Whether you put it down to mad cows, mismanagement, or mouse shit, things weren't looking good. Salih was soon forced to put the business into administration; in 2003, just when it looked as if it was all over, Noble bought up eight of the 21 sites, feeling, I am told in a statement, "that the previous management had lost sight of the reasons why it had been so successful in the past". The restaurants have been refitted, the statement goes on, and the plan is to "continue to innovate in terms of our core products"; in general, though, the philosophy is: "if it's not bust, don't mend it".

While the empire might be smaller than in Salih's day, every one of the six outlets that remain has a brilliant location. Two property agents I speak to estimate that the Coventry Street lease would attract a premium of £2-3m. "To the best of our knowledge, they're not interested," one of them says mournfully. "Even if it's a very good offer."
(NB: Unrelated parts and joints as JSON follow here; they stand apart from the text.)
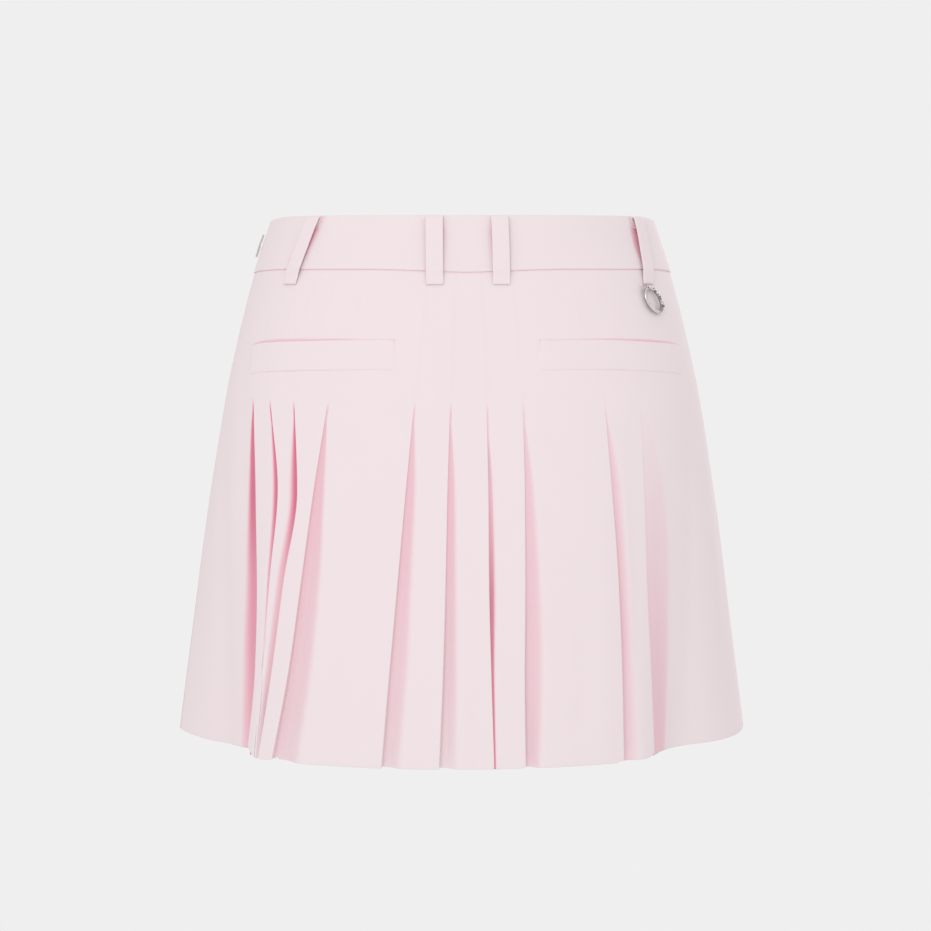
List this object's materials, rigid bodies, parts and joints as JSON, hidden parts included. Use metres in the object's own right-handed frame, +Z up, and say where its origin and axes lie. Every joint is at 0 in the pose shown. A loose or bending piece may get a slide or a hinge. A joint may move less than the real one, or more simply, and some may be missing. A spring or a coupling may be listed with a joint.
{
  "type": "golf skort",
  "caption": "Pale pink pleated golf skort in worn form: waistband with belt loops, back welt pockets, pleats released below the hip, inner shorts.",
  "frame": {"origin": "centre of the waist opening, level with the waistband's top edge at centre back", "axes": "+Z up along the wearer, +X to the wearer's left, +Y to the back, -Y to the front"},
  "size_m": [0.4056, 0.2921, 0.3673],
  "materials": {
    "shell": "smooth matte fine twill, very pale pink",
    "shorts_knit": "fine matte jersey knit, pale pink",
    "button": "satin moulded button dyed to match",
    "ornament_metal": "polished silver-coloured metal set with small clear stones"
  },
  "bodies": {
    "root": {"waistband": "shell", "skirt_back": "shell", "skirt_front_left": "shell", "skirt_front_right": "shell", "fly_placket": "shell", "belt_loop_back_left": "shell", "belt_loop_back_right": "shell", "belt_loop_side_left": "shell", "belt_loop_side_right": "shell", "belt_loop_front_left": "shell", "belt_loop_front_right": "shell", "pocket_welt_left": "shell", "pocket_welt_right": "shell", "shorts_left": "shorts_knit", "shorts_right": "shorts_knit", "button": "button", "ornament_back": "ornament_metal", "ornament_side": "ornament_metal"}
  },
  "joints": []
}
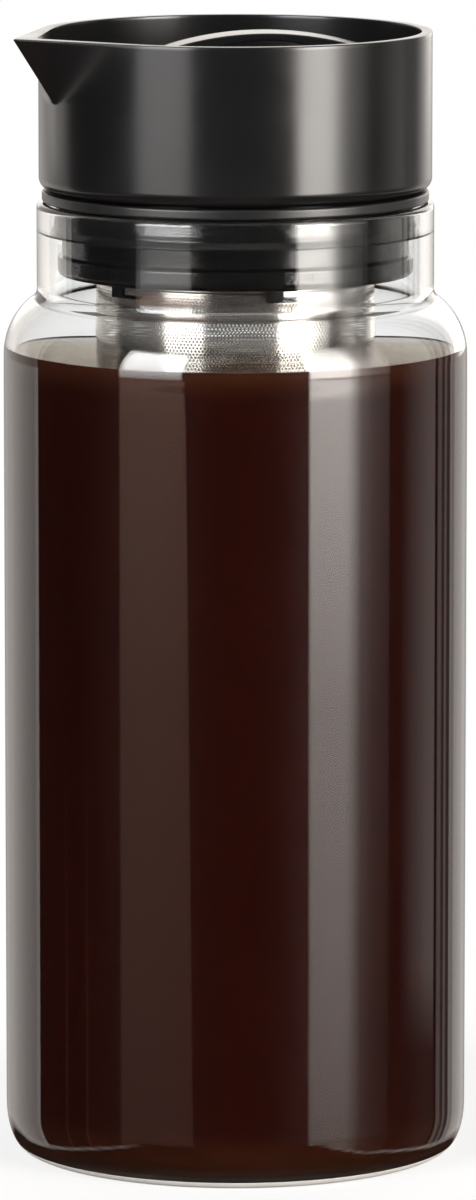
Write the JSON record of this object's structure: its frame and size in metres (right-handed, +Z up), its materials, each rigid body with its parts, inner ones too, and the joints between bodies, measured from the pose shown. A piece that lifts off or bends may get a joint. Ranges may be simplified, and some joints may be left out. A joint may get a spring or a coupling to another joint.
{
  "type": "cold brew coffee maker",
  "caption": "Tall glass carafe with a black pouring collar and spout, a turning shutter cap with an arched grip, and a hanging perforated steel filter.",
  "frame": {"origin": "middle of the carafe's flat foot, on the surface that it stands on", "axes": "+Z up along the carafe's axis, the pouring spout points along -X"},
  "size_m": [0.1059, 0.104, 0.2534],
  "materials": {
    "glass": "clear, polished",
    "satin_black": "satin black plastic",
    "gloss_black": "smooth black plastic",
    "silicone": "black silicone rubber",
    "steel": "finely perforated stainless steel"
  },
  "bodies": {
    "carafe": {"glass_carafe": "glass"},
    "lid": {"pour_collar": "satin_black", "stopper_core": "gloss_black", "rim_gasket": "silicone", "stopper_seal": "silicone", "shutter_gasket": "silicone", "pivot_pin": "gloss_black", "filter_carrier": "gloss_black", "filter_seal": "silicone"},
    "cap": {"shutter_cap": "satin_black", "cap_grip": "satin_black"},
    "filter": {"filter_rim": "steel", "filter_tube": "steel", "filter_foot": "steel"}
  },
  "joints": [
    {"name": "lid_lift", "type": "slide", "parent": "carafe", "child": "lid", "axis": [0, 0, 1], "range_m": [0, 0.2]},
    {"name": "cap_turn", "type": "hinge", "parent": "lid", "child": "cap", "pos_m": [0, 0, 0.2241], "axis": [0, 0, 1], "range_deg": [-69, 0]},
    {"name": "filter_turn", "type": "hinge", "parent": "lid", "child": "filter", "pos_m": [0, 0, 0.1993], "axis": [0, 0, 1], "range_deg": [0, 12]}
  ]
}
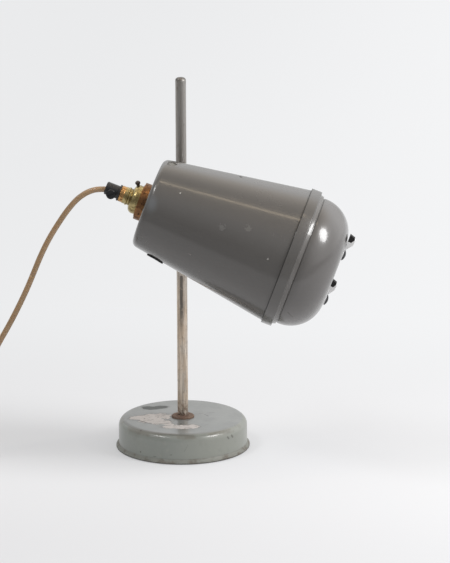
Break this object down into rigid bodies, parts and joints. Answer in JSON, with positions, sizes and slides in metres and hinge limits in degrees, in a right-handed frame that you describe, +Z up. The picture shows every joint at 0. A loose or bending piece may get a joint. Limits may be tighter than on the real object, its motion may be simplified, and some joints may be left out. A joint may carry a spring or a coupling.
{
  "type": "desk lamp",
  "caption": "Desk lamp with a round weighted base, an upright rod and a tapered cylindrical head that slides, turns and tilts on a clamp, with a corded plug.",
  "frame": {"origin": "middle of the base's underside, on the rod's axis", "axes": "+Z up along the rod; +X the way the lamp head points; the head hangs in front of the rod, at -Y"},
  "size_m": [0.6197, 0.2317, 0.428],
  "materials": {
    "base_paint": "worn glossy grey-green paint",
    "cast_iron": "rough black",
    "felt": "felt",
    "rod_steel": "dull, streaked",
    "rusty_steel": "dull, rusty",
    "steel": "satin",
    "head_paint": "aged glossy warm grey paint",
    "bright_metal": "satin",
    "black_plastic": "black",
    "black_steel": "blackened, glossy",
    "copper_brown": "dull copper brown",
    "brass": "aged",
    "red_brass": "aged, reddish",
    "insulator": "ceramic white",
    "button": "dark brown",
    "glass": "clear",
    "tungsten": "dark",
    "cord": "gold-tan sheath",
    "core": "brown",
    "tie": "black band",
    "plug": "ivory",
    "friction": "fibre"
  },
  "bodies": {
    "stand": {"base_cover": "base_paint", "base_weight": "cast_iron", "base_felt": "felt", "rod": "rod_steel", "foot_flange": "rusty_steel", "rod_washer": "steel", "rod_nut": "steel", "cord_drop": "cord", "cord_coil": "cord", "cord_tail": "cord", "coil_tie": "tie", "plug_cover": "plug", "plug_base": "plug", "plug_pins": "brass", "plug_screw": "steel", "plug_fuse": "insulator"},
    "collar": {"stop_collar": "steel"},
    "collar_screw": {"collar_screw": "brass"},
    "clamp": {"clamp_block": "black_steel", "clamp_pad": "brass", "friction_washer": "friction", "pivot_bolt": "steel", "spring_washer": "steel"},
    "clamp_screw": {"clamp_screw": "brass"},
    "head": {"pivot_saddle": "black_steel", "inner_saddle": "steel", "lamp_housing": "head_paint", "vent_grommet": "black_plastic", "shade_ring": "copper_brown", "inner_ring": "copper_brown", "holder_body": "brass", "holder_cap": "brass", "holder_insert": "insulator", "contact_plungers": "brass", "cord_cores": "core", "grip_collar": "red_brass", "cord_grip": "black_plastic", "cord_grip_screw": "black_steel", "bulb_cap": "brass", "bulb_glass": "glass", "bulb_stem": "glass", "bulb_filament": "tungsten"},
    "button": {"switch_button": "button"},
    "cap": {"front_cap": "head_paint", "window_glass": "glass", "window_ring": "steel", "clip_screws": "black_steel", "clip_nuts": "steel"},
    "upper_clip": {"clip_arm_upper": "bright_metal", "clip_pad_upper": "black_plastic"},
    "lower_clip": {"clip_arm_lower": "bright_metal", "clip_pad_lower": "black_plastic"}
  },
  "joints": [
    {"name": "height_slide", "type": "slide", "parent": "stand", "child": "collar", "axis": [0, 0, 1], "range_m": [-0.03, 0.11], "deforming": ["cord_drop"]},
    {"name": "clamp_swivel", "type": "hinge", "parent": "collar", "child": "clamp", "pos_m": [0, 0, 0.2924], "axis": [0, 0, 1], "range_deg": [-120, 120], "deforming": ["cord_drop"]},
    {"name": "head_tilt", "type": "hinge", "parent": "clamp", "child": "head", "pos_m": [0, -0.0765, 0.2924], "axis": [0, 1, 0], "range_deg": [-60, 45], "deforming": ["cord_drop"]},
    {"name": "cap_pull", "type": "slide", "parent": "head", "child": "cap", "axis": [0.9373, 0, -0.3486], "range_m": [0, 0.035]},
    {"name": "upper_clip_swivel", "type": "hinge", "parent": "cap", "child": "upper_clip", "pos_m": [0.18664, -0.0765, 0.24774], "axis": [0.9373, 0, -0.3486], "continuous": true},
    {"name": "lower_clip_swivel", "type": "hinge", "parent": "cap", "child": "lower_clip", "pos_m": [0.16768, -0.0765, 0.19675], "axis": [0.9373, 0, -0.3486], "continuous": true},
    {"name": "clamp_screw_turn", "type": "hinge", "parent": "clamp", "child": "clamp_screw", "pos_m": [0, 0.016, 0.2924], "axis": [0, 1, 0], "continuous": true},
    {"name": "collar_screw_turn", "type": "hinge", "parent": "collar", "child": "collar_screw", "pos_m": [0, 0.016, 0.2714], "axis": [0, 1, 0], "continuous": true},
    {"name": "switch_press", "type": "slide", "parent": "head", "child": "button", "axis": [0.184, 0, -0.9829], "range_m": [0, 0.0012], "stiffness_N_per_m": 400}
  ]
}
Such premises, of course, mean that you get a very specific kind of customer: one who is unconcerned by the fact that the nearest landmarks are the Trocadero, Ripley's Believe It or Not! and M&M's World. "The people you get here are all tourists," says a waiter who I'll call Joe. "Even the British people who come here are visiting, but they know what they eat, and they know it's crap. If you complain, the manager takes it off the bill, he thinks the problem is solved, but you don't come back. But the other people who come, you give them the steak, you say 'How's your meal?', they say 'Lovely'. It's funny – they think everything is fresh. They love it."

And so they do – and so the Steakhouse trade trundles on. You have to take your hat off to them, really: if the prawn cocktails and black forest gateaux can survive the relentless rise of gourmet burgers and frozen yogurts, they can surely survive anything, retro cockroaches in a casual dining nuclear apocalypse. The day before my abortive meal with Richard, I talk to some customers outside the Cranbourn Street branch, opposite Leicester Square Tube. None of them has a bad word to say. Sarah Macintyre, on holiday from Canada for a week, may be the most enthusiastic of all. "I mean, yes, it's expensive," she says. "But look where we are!" She waves at the Hippodrome Casino opposite. "This is the heart of England. We're not going to get to have tea with the Queen, but this is the next best thing".